Many modern neurological diseases are treated through implanted electrodes in the brain. While this is a huge advance from no implant at all, there is a large amount of interface between brain tissue and the electrode, often leading to scarring around the electrode that reduces performance and longevity.
One possible solution to this quandary is to use single carbon wall nanotubes (SWNTs) in place of the larger electrodes. The advantages of this material are multifold: they are durable and modifiable, but still are biocompatible and still conduct electricity.
In the current study, the authors attempted to determine whether the SWNTs could recruit and interact with neural stem cells. As opposed to terminally differentiated cells, the stem cells would be able to remodel themselves and interface with the implant, which would reduce scarring of neural tissue.
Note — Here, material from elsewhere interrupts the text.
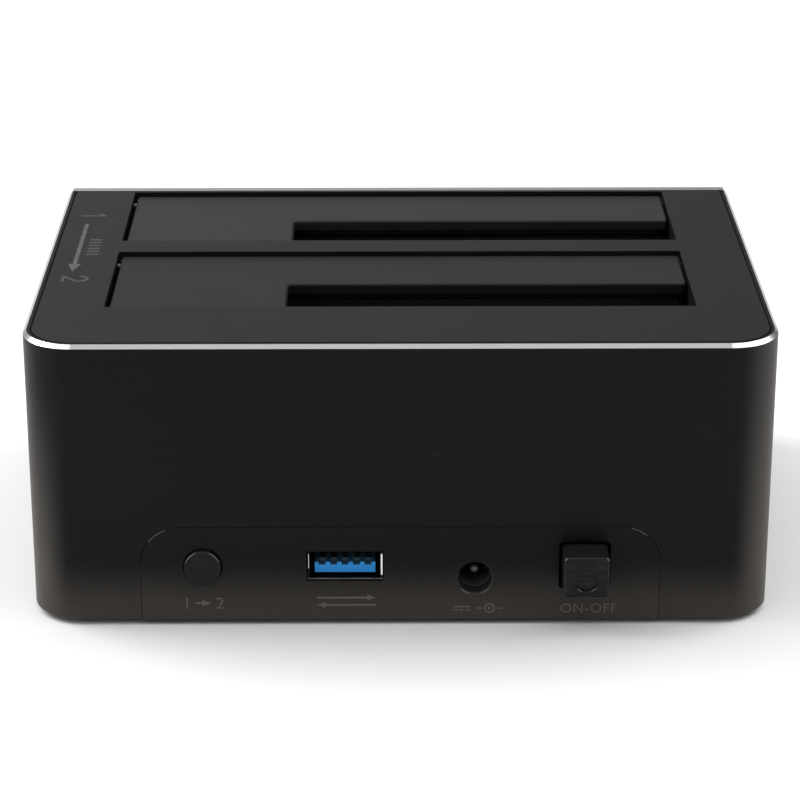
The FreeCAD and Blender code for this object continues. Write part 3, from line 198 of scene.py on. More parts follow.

To investigate whether SWNT material is biocompatible enough to support the differentiation of stem cells, Jan et al. used a layer-by-layer technique to test the differentiation of mouse cortical neural stem cells on a SWNT composite film. Using scanning electron microscopy, they compared the differentiation of neurospheres on the SWNT composite material with the neurospheres on poly-L-ornithine (PLO), a standard culture used in neural stem cell studies. The amount of differentiation in these two substrates was about the same, with highly branched processes developing in both substrates.
After immunostaining, it was determined that the SWNT composite substrate led to the formation of more neurons and oligodendrocytes, while the PLO substrate led to the formation of more astrocytes, although the differences were just barely statistically significant. The authors conclude that the layer-by-layer SWNT composite film leads to just as much cell viability as the standard PLO substrate, which suggests some exciting potential applications in neural nanomedicine.
Edward J, Kotov NA. 2007 Succesful differentiation of mouse neural stem cells on layer-by-layer assembled single-walled carbon nanotube composite. Nano Letters 7: 1123-1128. doi: 10.1021/nl0620132.